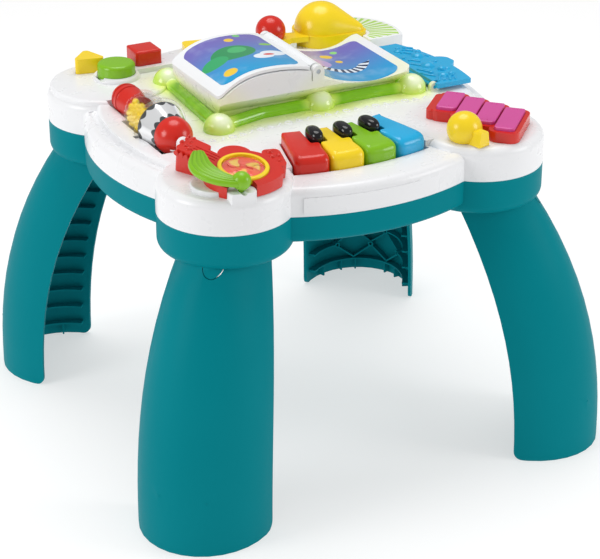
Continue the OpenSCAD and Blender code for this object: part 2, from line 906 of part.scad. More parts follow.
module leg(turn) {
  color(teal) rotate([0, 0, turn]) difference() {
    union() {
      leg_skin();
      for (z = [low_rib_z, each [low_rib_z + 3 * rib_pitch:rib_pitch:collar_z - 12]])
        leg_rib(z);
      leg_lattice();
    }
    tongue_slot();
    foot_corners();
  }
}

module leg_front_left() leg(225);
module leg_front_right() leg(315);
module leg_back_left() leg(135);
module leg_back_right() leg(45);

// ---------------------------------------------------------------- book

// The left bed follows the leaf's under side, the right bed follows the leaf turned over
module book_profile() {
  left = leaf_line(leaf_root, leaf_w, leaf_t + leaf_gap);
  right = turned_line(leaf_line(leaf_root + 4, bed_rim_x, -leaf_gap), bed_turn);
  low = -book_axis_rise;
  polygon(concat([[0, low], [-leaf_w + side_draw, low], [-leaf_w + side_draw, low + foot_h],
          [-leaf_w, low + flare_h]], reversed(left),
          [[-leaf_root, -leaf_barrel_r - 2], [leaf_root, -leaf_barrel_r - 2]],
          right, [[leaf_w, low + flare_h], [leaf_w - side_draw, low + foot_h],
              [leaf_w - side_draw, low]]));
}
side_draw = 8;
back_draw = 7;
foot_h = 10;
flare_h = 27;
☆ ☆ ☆
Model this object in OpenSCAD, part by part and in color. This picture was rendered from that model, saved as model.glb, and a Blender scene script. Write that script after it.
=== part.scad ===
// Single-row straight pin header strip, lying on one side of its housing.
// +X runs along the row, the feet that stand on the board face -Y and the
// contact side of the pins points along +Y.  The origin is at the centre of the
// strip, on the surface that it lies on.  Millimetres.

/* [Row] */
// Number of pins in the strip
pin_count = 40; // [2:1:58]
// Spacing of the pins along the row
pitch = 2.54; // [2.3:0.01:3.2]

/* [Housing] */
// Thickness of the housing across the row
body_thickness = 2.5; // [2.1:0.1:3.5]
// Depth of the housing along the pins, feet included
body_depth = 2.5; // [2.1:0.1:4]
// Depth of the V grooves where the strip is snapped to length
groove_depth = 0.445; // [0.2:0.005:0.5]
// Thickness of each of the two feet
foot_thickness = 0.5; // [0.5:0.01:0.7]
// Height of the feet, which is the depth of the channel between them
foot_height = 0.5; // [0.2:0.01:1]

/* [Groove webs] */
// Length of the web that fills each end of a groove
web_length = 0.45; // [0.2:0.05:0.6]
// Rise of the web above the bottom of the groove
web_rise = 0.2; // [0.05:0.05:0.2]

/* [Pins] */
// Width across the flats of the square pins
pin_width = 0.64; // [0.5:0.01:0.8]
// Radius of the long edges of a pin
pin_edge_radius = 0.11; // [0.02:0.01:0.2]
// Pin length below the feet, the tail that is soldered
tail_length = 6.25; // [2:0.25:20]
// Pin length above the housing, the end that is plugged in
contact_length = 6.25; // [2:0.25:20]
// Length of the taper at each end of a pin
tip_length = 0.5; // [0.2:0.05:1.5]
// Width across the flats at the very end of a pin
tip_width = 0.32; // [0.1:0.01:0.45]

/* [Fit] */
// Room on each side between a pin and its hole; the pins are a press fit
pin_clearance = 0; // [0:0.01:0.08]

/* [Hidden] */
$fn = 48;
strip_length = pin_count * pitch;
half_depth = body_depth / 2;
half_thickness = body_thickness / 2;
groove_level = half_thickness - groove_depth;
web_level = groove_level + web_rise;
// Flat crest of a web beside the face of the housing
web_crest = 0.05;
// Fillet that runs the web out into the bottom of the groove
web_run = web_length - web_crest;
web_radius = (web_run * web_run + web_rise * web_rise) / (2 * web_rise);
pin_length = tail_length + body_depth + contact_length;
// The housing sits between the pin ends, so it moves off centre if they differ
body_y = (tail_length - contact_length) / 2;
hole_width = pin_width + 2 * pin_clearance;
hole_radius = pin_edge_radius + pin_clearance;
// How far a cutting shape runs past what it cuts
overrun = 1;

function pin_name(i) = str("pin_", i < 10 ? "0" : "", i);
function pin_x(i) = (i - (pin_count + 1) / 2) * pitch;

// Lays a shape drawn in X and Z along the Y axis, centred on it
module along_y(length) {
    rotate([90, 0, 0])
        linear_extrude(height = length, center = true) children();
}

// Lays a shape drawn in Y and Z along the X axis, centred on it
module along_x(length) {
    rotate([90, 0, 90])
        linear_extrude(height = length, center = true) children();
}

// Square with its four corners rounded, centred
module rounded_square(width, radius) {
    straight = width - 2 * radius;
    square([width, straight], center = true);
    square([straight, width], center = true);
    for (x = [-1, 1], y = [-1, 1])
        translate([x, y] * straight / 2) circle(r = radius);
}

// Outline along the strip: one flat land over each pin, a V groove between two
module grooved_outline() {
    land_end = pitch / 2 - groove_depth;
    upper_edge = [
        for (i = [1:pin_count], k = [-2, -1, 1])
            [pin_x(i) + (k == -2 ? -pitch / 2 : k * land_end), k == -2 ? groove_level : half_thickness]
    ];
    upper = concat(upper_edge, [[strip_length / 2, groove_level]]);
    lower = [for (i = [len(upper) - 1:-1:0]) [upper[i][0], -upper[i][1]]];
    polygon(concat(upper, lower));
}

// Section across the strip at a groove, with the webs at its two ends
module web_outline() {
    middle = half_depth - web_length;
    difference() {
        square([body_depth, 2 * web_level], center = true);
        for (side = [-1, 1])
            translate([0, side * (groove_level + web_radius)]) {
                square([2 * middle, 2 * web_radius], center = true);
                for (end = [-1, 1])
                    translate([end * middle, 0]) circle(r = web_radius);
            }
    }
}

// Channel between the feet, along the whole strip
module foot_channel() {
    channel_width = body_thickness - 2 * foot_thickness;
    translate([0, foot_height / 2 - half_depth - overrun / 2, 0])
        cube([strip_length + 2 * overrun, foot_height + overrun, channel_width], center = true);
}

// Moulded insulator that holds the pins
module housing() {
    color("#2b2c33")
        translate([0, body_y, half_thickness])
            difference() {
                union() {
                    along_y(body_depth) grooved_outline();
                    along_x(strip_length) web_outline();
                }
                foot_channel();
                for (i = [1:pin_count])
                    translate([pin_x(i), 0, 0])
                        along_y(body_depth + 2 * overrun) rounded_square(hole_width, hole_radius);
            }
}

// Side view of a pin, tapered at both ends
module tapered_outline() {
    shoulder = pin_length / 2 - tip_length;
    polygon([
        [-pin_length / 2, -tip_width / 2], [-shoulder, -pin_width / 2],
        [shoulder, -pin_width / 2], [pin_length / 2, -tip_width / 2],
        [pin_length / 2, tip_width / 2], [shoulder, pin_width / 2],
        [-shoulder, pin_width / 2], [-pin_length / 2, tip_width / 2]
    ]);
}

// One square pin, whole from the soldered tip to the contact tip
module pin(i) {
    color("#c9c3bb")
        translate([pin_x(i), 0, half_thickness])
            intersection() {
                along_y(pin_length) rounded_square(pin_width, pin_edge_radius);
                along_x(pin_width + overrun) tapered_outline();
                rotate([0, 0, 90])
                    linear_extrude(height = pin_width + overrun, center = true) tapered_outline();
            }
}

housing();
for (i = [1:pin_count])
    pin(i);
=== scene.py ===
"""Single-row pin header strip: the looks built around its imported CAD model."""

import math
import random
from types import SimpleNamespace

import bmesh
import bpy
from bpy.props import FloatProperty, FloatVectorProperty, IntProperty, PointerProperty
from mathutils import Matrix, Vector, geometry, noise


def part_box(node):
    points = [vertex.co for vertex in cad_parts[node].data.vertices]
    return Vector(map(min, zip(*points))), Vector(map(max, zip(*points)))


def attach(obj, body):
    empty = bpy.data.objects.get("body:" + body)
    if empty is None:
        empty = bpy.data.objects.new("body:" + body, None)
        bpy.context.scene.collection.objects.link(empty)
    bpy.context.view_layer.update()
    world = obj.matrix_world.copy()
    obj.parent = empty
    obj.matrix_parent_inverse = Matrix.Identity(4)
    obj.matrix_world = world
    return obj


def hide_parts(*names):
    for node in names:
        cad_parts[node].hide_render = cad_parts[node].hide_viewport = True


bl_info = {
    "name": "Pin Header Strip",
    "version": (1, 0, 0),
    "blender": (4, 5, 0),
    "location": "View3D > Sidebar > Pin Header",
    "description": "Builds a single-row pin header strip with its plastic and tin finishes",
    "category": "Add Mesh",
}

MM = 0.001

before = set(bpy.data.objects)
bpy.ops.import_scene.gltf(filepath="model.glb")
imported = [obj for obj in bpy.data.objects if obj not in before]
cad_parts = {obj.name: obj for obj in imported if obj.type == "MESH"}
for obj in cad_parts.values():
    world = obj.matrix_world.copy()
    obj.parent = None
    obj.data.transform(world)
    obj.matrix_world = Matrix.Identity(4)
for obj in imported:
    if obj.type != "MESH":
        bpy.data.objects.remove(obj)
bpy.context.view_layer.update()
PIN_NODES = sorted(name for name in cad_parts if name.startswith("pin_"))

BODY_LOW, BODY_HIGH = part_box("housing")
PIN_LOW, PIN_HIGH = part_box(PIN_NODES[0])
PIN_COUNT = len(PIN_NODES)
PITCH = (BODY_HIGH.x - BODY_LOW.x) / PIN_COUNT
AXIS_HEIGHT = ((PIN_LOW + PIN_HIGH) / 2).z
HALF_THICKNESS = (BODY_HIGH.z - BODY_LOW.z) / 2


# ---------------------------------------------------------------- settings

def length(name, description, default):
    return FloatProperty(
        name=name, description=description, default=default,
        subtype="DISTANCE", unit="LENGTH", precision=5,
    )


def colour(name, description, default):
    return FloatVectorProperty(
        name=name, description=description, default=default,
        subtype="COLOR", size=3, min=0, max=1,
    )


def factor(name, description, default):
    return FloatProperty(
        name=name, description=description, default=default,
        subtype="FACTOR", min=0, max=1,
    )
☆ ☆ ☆
Work to be completed: Your task is to give again the lines from the one containing "the contact tip" to the one containing "obj.parent = empty", both lines included, exactly and without anything added.

Full output:
// One square pin, whole from the soldered tip to the contact tip
module pin(i) {
    color("#c9c3bb")
        translate([pin_x(i), 0, half_thickness])
            intersection() {
                along_y(pin_length) rounded_square(pin_width, pin_edge_radius);
                along_x(pin_width + overrun) tapered_outline();
                rotate([0, 0, 90])
                    linear_extrude(height = pin_width + overrun, center = true) tapered_outline();
            }
}

housing();
for (i = [1:pin_count])
    pin(i);
=== scene.py ===
"""Single-row pin header strip: the looks built around its imported CAD model."""

import math
import random
from types import SimpleNamespace

import bmesh
import bpy
from bpy.props import FloatProperty, FloatVectorProperty, IntProperty, PointerProperty
from mathutils import Matrix, Vector, geometry, noise


def part_box(node):
    points = [vertex.co for vertex in cad_parts[node].data.vertices]
    return Vector(map(min, zip(*points))), Vector(map(max, zip(*points)))


def attach(obj, body):
    empty = bpy.data.objects.get("body:" + body)
    if empty is None:
        empty = bpy.data.objects.new("body:" + body, None)
        bpy.context.scene.collection.objects.link(empty)
    bpy.context.view_layer.update()
    world = obj.matrix_world.copy()
    obj.parent = empty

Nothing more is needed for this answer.